Gitau was my first port of call on returning. We met early one morning on the golden sand beach of Diani and took a skiff out to his game boat, the M.V. White Dove. Beyond the narrow gap in the reef the ocean gained depth and flattened off.

“It’s the healthiest I’ve seen it in a decade,” Gitau said, pointing to a boil of yellowfin and skipjack tuna. Flying fish sailed past all around us and sea birds dove into the ocean like torpedoes. Our first catch of the day, however, was a large sheet of plastic debris. One of the crew pulled in the line and freed the hook. I watched what he did next carefully, because I’ve found the New Zealand mindset of protecting our environment is rare outside our waters. The crewmen looked around unsure for a moment before Gitau yelled at him to stuff it into a rubbish bag.

“It’s getting better,” Gitau said, “people are starting to realise we’ve got to look after this resource. I think those who live on the coast are more aware, I mean locals are doing beach clean-ups. Admittedly, they do it because they know the tourists won’t come if the beaches aren’t clean, but it’s a start.”

When I first went out with Gitau he told me upfront that his boat ran on a strict no billfish aboard policy. That means all sailfish and marlin species were catch and release. Gitau understood the ocean needed to be looked after.

At the end of the day we return to Diani with sore arms and a feed of yellowfin tuna.
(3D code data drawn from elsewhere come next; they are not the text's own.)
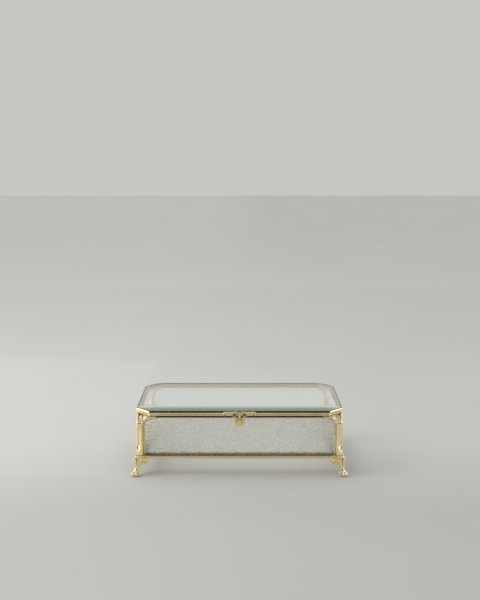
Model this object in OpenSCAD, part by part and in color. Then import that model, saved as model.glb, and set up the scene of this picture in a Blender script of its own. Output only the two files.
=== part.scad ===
// Glass casket box: a brass case on four cast feet, with pebbled glass walls, a clear glass base,
// and a hinged brass lid that holds one bevelled glass plate and a drop pull.
// Millimetres. +Z is up, the front faces -Y, and the origin is on the table, under the middle.
// A corner piece is drawn once, in a frame whose origin is the outer corner of the case and whose
// +X and +Y run inward along the two walls, and then mirrored to its corner.

/* [Case] */
// Width of the brass case over its corner posts
case_w = 220; // [170:1:300]
// Depth of the brass case over its corner posts
case_d = 126; // [100:1:200]
// Height of glass that shows between a base rail and the top rim
pane_show_h = 42.5; // [34:0.5:80]
// How far the rim and the lid are clipped back along each wall at a corner
corner_clip = 15; // [12:0.5:20]

/* [Base rails] */
// Height of the outer face of a base rail
base_h = 2.9; // [2:0.1:5]
// Thickness of the ledge that carries the glass
ledge_t = 1.2; // [0.8:0.1:1.8]
// How far the ledge reaches in under the base glass
ledge_reach = 5; // [3:0.5:9]

/* [Corner posts] */
// Diameter of the two beads that edge a post, and of the arcs that they turn into
bead_d = 2.6; // [2:0.1:3.2]
// How far the flat of a post lies behind its beads
post_recess = 0.2; // [0.1:0.05:0.4]
// Radius of the round that takes off a post's outer corner, from its inner corner
post_round_r = 6.8; // [6:0.1:7.4]
// Radius of the arcs that join a post to the rim, at the middle of the bead
arc_r = 11.3; // [9.5:0.1:13]
// How far the crown of an arc lies above the underside of the rim
arc_lift = 0.3; // [0.1:0.1:2.2]
// How far the post goes on between its two arcs
crotch_h = 7; // [2:0.5:8]
// Radius of the flute that hollows a post's outer corner between its two beads
flute_r = 4.3; // [3.8:0.1:4.5]
// How far the axis of the flute lies in from the outer faces
flute_inset = 0.6; // [0.4:0.1:0.8]
// Plain length of post below the flute
flute_foot = 3.6; // [3:0.2:8]
// Plain length of post between the flute and the arcs
flute_head = 0.6; // [0.4:0.2:5]

/* [Top rim] */
// Height of the top rim
rim_h = 3.6; // [3:0.1:6]
// Bevel along the rim's outer edges
rim_bevel = 0.8; // [0.3:0.1:1.2]

/* [Glass] */
// Thickness of the pebbled wall panes
pane_t = 2.8; // [2:0.1:3.4]
// Thickness of the base glass
base_glass_t = 3; // [2:0.1:4]
// Thickness of the lid glass at its edge
lid_glass_edge_t = 2.2; // [1.8:0.1:3]
// Width of the bevel round the lid glass
bevel_w = 11; // [6:0.5:16]
// How much the bevel rises
bevel_h = 2.2; // [1:0.1:3.5]

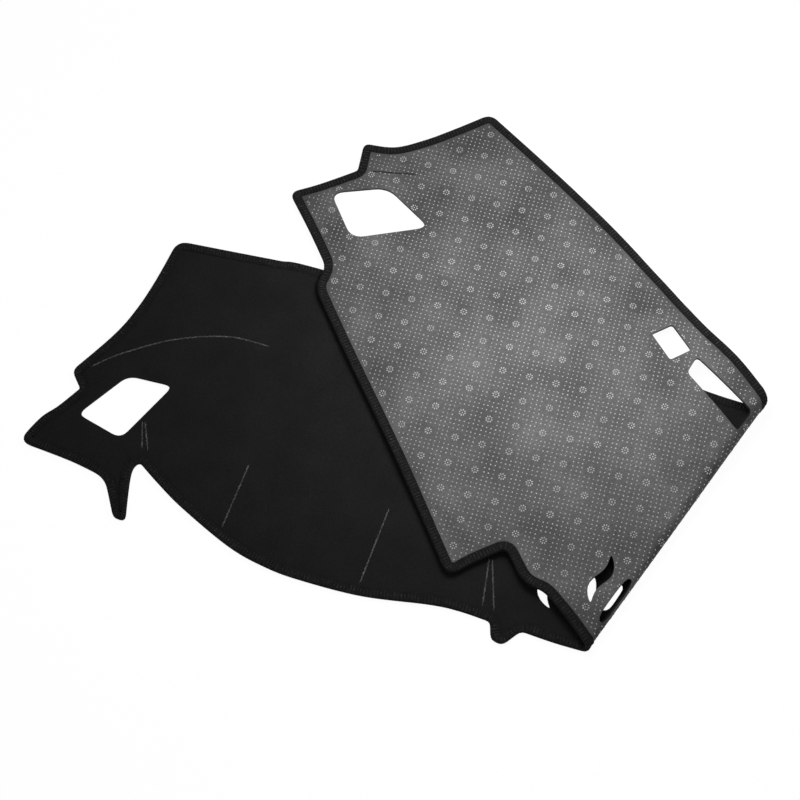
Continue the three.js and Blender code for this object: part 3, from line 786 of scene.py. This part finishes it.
def clothMaterial(name, look):
    # flecks of fibre over slow blotches, between a dark and a light colour; on the overlock yarn the light
    # flecks and blotches are partly painted highlights
    material = bpy.data.materials.new(name)
    material.use_nodes = True
    nodes, links = material.node_tree.nodes, material.node_tree.links
    shader = nodes["Principled BSDF"]
    shader.inputs["Roughness"].default_value = look["roughness"]
    shader.inputs["Specular IOR Level"].default_value = look["specular"]
    shader.inputs["Sheen Weight"].default_value = look["sheen"]
    shader.inputs["Sheen Roughness"].default_value = 0.5
    fibres = nodes.new("ShaderNodeGroup")
    fibres.node_tree = mattedFibres
    fibres.inputs["Fibre Size"].default_value = look["fibreSize"]
    fibres.inputs["Blotch Size"].default_value = look["blotchSize"]
    fibres.inputs["Stretch"].default_value = look["stretch"]
    fleckRamp = nodes.new("ShaderNodeValToRGB")
    fleckRamp.color_ramp.elements[0].position = look["fleckRange"][0]
    fleckRamp.color_ramp.elements[1].position = look["fleckRange"][1]
    fleckRamp.color_ramp.elements[0].color = (*look["dark"], 1)
    fleckRamp.color_ramp.elements[1].color = (*look["light"], 1)
    links.new(fibres.outputs["Fleck"], fleckRamp.inputs["Fac"])
    shade = nodes.new("ShaderNodeMapRange")
    shade.inputs["From Min"].default_value = 0.3
    shade.inputs["From Max"].default_value = 0.7
    shade.inputs["To Min"].default_value = 1 - look["blotchDepth"]
    shade.inputs["To Max"].default_value = 1 + look["blotchDepth"]
    links.new(fibres.outputs["Blotch"], shade.inputs["Value"])
    mix = nodes.new("ShaderNodeVectorMath")
    mix.operation = "SCALE"
    links.new(fleckRamp.outputs["Color"], mix.inputs[0])
    links.new(shade.outputs["Result"], mix.inputs["Scale"])
    links.new(mix.outputs["Vector"], shader.inputs["Base Color"])
    bump = nodes.new("ShaderNodeBump")
    bump.inputs["Strength"].default_value = look["bump"]
    bump.inputs["Distance"].default_value = look["bumpDistance"]
    links.new(fibres.outputs["Height"], bump.inputs["Height"])
    links.new(bump.outputs["Normal"], shader.inputs["Normal"])
    return material


looks = {
    "needleFelt": {
        "dark": (0.0065, 0.0065, 0.007), "light": (0.023, 0.023, 0.024), "fleckRange": (0.35, 0.72),
        "roughness": 0.95, "specular": 0.25, "sheen": 0.05, "fibreSize": 900, "blotchSize": 22,
        "stretch": (1, 1, 1), "blotchDepth": 0.16, "bump": 0.6, "bumpDistance": 0.0006,
    },
    "nonWoven": {
        "dark": (0.052, 0.054, 0.054), "light": (0.168, 0.171, 0.17), "fleckRange": (0.3, 0.7),
        "roughness": 0.62, "specular": 0.4, "sheen": 0.0, "fibreSize": 620, "blotchSize": 14,
        "stretch": (1, 0.35, 1), "blotchDepth": 0.38, "bump": 0.45, "bumpDistance": 0.0005,
    },
    "bindingTape": {
        "dark": (0.003, 0.003, 0.0032), "light": (0.015, 0.015, 0.016), "fleckRange": (0.35, 0.7),
        "roughness": 0.9, "specular": 0.3, "sheen": 0.05, "fibreSize": 420, "blotchSize": 120,
        "stretch": (1, 1, 1), "blotchDepth": 0.4, "bump": 0.7, "bumpDistance": 0.0007,
    },
    # overlock yarn: the light flecks and uneven blotches are partly the yarn's own fibres and partly
    # painted highlights, glints of light on its wraps
    "overlockYarnPaintedHighlights": {
        "dark": (0.004, 0.004, 0.004), "light": (0.075, 0.075, 0.077), "fleckRange": (0.46, 0.74),
        "roughness": 0.8, "specular": 0.4, "sheen": 0.1, "fibreSize": 260, "blotchSize": 90,
        "stretch": (1, 1, 1), "blotchDepth": 0.5, "bump": 0.6, "bumpDistance": 0.0005,
    },
    "gripPvc": {
        "dark": (0.55, 0.56, 0.56), "light": (0.8, 0.81, 0.81), "fleckRange": (0.3, 0.7),
        "roughness": 0.42, "specular": 0.5, "sheen": 0.0, "fibreSize": 180, "blotchSize": 40,
        "stretch": (1, 1, 1), "blotchDepth": 0.12, "bump": 0.15, "bumpDistance": 0.0002,
    },
    "seamThread": {
        "dark": (0.035, 0.035, 0.037), "light": (0.2, 0.2, 0.21), "fleckRange": (0.38, 0.7),
        "roughness": 0.85, "specular": 0.3, "sheen": 0.1, "fibreSize": 500, "blotchSize": 150,
        "stretch": (1, 1, 1), "blotchDepth": 0.5, "bump": 0.5, "bumpDistance": 0.0004,
    },
    "darkSeamThread": {
        "dark": (0.01, 0.01, 0.01), "light": (0.05, 0.05, 0.05), "fleckRange": (0.4, 0.7),
        "roughness": 0.85, "specular": 0.3, "sheen": 0.0, "fibreSize": 500, "blotchSize": 150,
        "stretch": (1, 1, 1), "blotchDepth": 0.4, "bump": 0.5, "bumpDistance": 0.0004,
    },
}
cloth = {name: clothMaterial(name, look) for name, look in looks.items()}

finish = [
    (felt, "needleFelt", "felt"),
    (backing, "nonWoven", "backing"),
    (edgeBinding, "bindingTape", "tape"),
    (overlockThread, "overlockYarnPaintedHighlights", "tape"),
    (gripDots, "gripPvc", "backing"),
    (gripRings, "gripPvc", "backing"),
]
for node, piece in seamPieces.items():
    finish.append((piece, "darkSeamThread" if node == "notch_seam" else "seamThread", "thread"))
for piece, material, slot in finish:
    piece.data.materials.append(cloth[material])
    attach(piece, "root")

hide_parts("felt_face")
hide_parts("anti_slip_backing")
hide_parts("edge_binding")
for node, piece in seamPieces.items():
    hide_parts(node)
print("materials")

# A pale floor and sky that the camera sees as white, and soft lamps that it does not see.
studio = {
    "floorColour": (0.82, 0.82, 0.82),
    "floorGlow": 0.88,
    "glowStrength": 1.09,
    "worldStrength": 0.21,
    "lamps": {   # place, aim, size, power
        "keyLamp": [(0.9, 1.2, 2.2), (0, 0, 0), 1.6, 4],
        "fillLamp": [(-1.6, -1.2, 2.0), (0, 0, 0), 2.2, 3],
        "nearLamp": [(0.19, 0.09, 0.43), (0.19, 0.09, 0), 0.3, 1.9],
    },
}

floorMesh = bpy.data.meshes.new("studioFloor")
floorMesh.from_pydata([(-8, -8, 0), (8, -8, 0), (8, 8, 0), (-8, 8, 0)], [], [(0, 1, 2, 3)])
floor = bpy.data.objects.new("studioFloor", floorMesh)
bpy.context.scene.collection.objects.link(floor)
floorMaterial = bpy.data.materials.new("paleFloor")
floorMaterial.use_nodes = True
nodes, links = floorMaterial.node_tree.nodes, floorMaterial.node_tree.links
nodes["Principled BSDF"].inputs["Base Color"].default_value = (*studio["floorColour"], 1)
nodes["Principled BSDF"].inputs["Roughness"].default_value = 0.9
glow = nodes.new("ShaderNodeEmission")
glow.inputs["Strength"].default_value = studio["glowStrength"]
path = nodes.new("ShaderNodeLightPath")
share = nodes.new("ShaderNodeMath")
share.operation = "MULTIPLY"
share.inputs[1].default_value = studio["floorGlow"]
blend = nodes.new("ShaderNodeMixShader")
links.new(path.outputs["Is Camera Ray"], share.inputs[0])
links.new(share.outputs[0], blend.inputs["Fac"])
links.new(nodes["Principled BSDF"].outputs[0], blend.inputs[1])
links.new(glow.outputs[0], blend.inputs[2])
links.new(blend.outputs[0], nodes["Material Output"].inputs["Surface"])
floor.data.materials.append(floorMaterial)

world = bpy.data.worlds.new("studioWorld")
world.use_nodes = True
nodes, links = world.node_tree.nodes, world.node_tree.links
nodes["Background"].inputs["Color"].default_value = (1, 1, 1, 1)
path = nodes.new("ShaderNodeLightPath")
strength = nodes.new("ShaderNodeMath")
strength.operation = "MULTIPLY_ADD"
strength.inputs[1].default_value = 1 - studio["worldStrength"]
strength.inputs[2].default_value = studio["worldStrength"]
links.new(path.outputs["Is Camera Ray"], strength.inputs[0])
links.new(strength.outputs[0], nodes["Background"].inputs["Strength"])
bpy.context.scene.world = world

for name, (lampPlace, aim, size, power) in studio["lamps"].items():
    lampData = bpy.data.lights.new(name, "AREA")
    lampData.size = size
    lampData.energy = power
    lamp = bpy.data.objects.new(name, lampData)
    lamp.location = lampPlace
    lamp.rotation_euler = (Vector(aim) - Vector(lampPlace)).to_track_quat("-Z", "Y").to_euler()
    lamp.visible_camera = False
    bpy.context.scene.collection.objects.link(lamp)
print("studio")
As we picked up the mooring Gitau started telling me about a little town in the far north where the fishing was meant to be unparalleled. A few days later I left Mombasa and followed his advice to the Lamu archipelago on the border of Somalia. The fishing industry here was split in two about a decade ago when a Jihadist terrorist group, Al-Shabaab, began harassing and kidnapping local fishermen. The Kenyan government banned all night fishing in an attempt to protect their citizens, but the new law meant that close to three thousand fishermen had to find a new source of income. Things have quietened down in recent years and the industry is beginning to recover. I spoke to a boatbuilder sanding a fibreglass skiff, who said they even trade with Somalia now. I asked if he thought pirates might be buying his skiffs. He shrugged his shoulders and went back to work.

There’s a US military base not far from Lamu. Helicopters buzz back and forth and floodlights light the sky at night. The town itself is majority Muslim and one of the safest places in Kenya. The old town is a UNESCO world heritage site and for good reason; the coral stone streets transport you to another time. There are no cars on the island. Goods are moved about by donkey and skiff. Seafood dominates the diet and the turquoise ocean every aspect of life. While things have quieted down with Al-Shabaab, new threats are facing the fishing industry in Lamu. Foreign fishing vessels have moved into Kenyan waters and while the government tries to police their activity, illegal boats and fishing methods are still common. China alone takes over three million tonnes of fish each year from African waters. The continent has become their largest distant source of fish, overtaking Asian waters by almost two million tonnes.

I went out hand-line fishing with a local captain named Mohammed whose father was among the fishermen caught up in the troubles with Al-Shabaab.

“The trawlers are the problem now. Soon the local fishermen won’t be able to compete. The deep-sea guys already have to leave Lamu at 2:00 am to get out to where the fish are.”

A large percentage of major infrastructure projects in East Africa, like the new port just out of Lamu or the railway between Nairobi and Mombasa, are Chinese funded. The projects are pumping money into the economy – but it comes at a price.

I spent a day on the roof of my guest house and read The Whale Rider. It left me feeling sentimental and missing home. 

I first read the narrative as distinctly Māori and thought it an odd book for Kenyan school children to read, but its ideas are universal. There are forty-two different tribes in Kenya; for the most part it’s their relationship with the land and the sea that shapes them.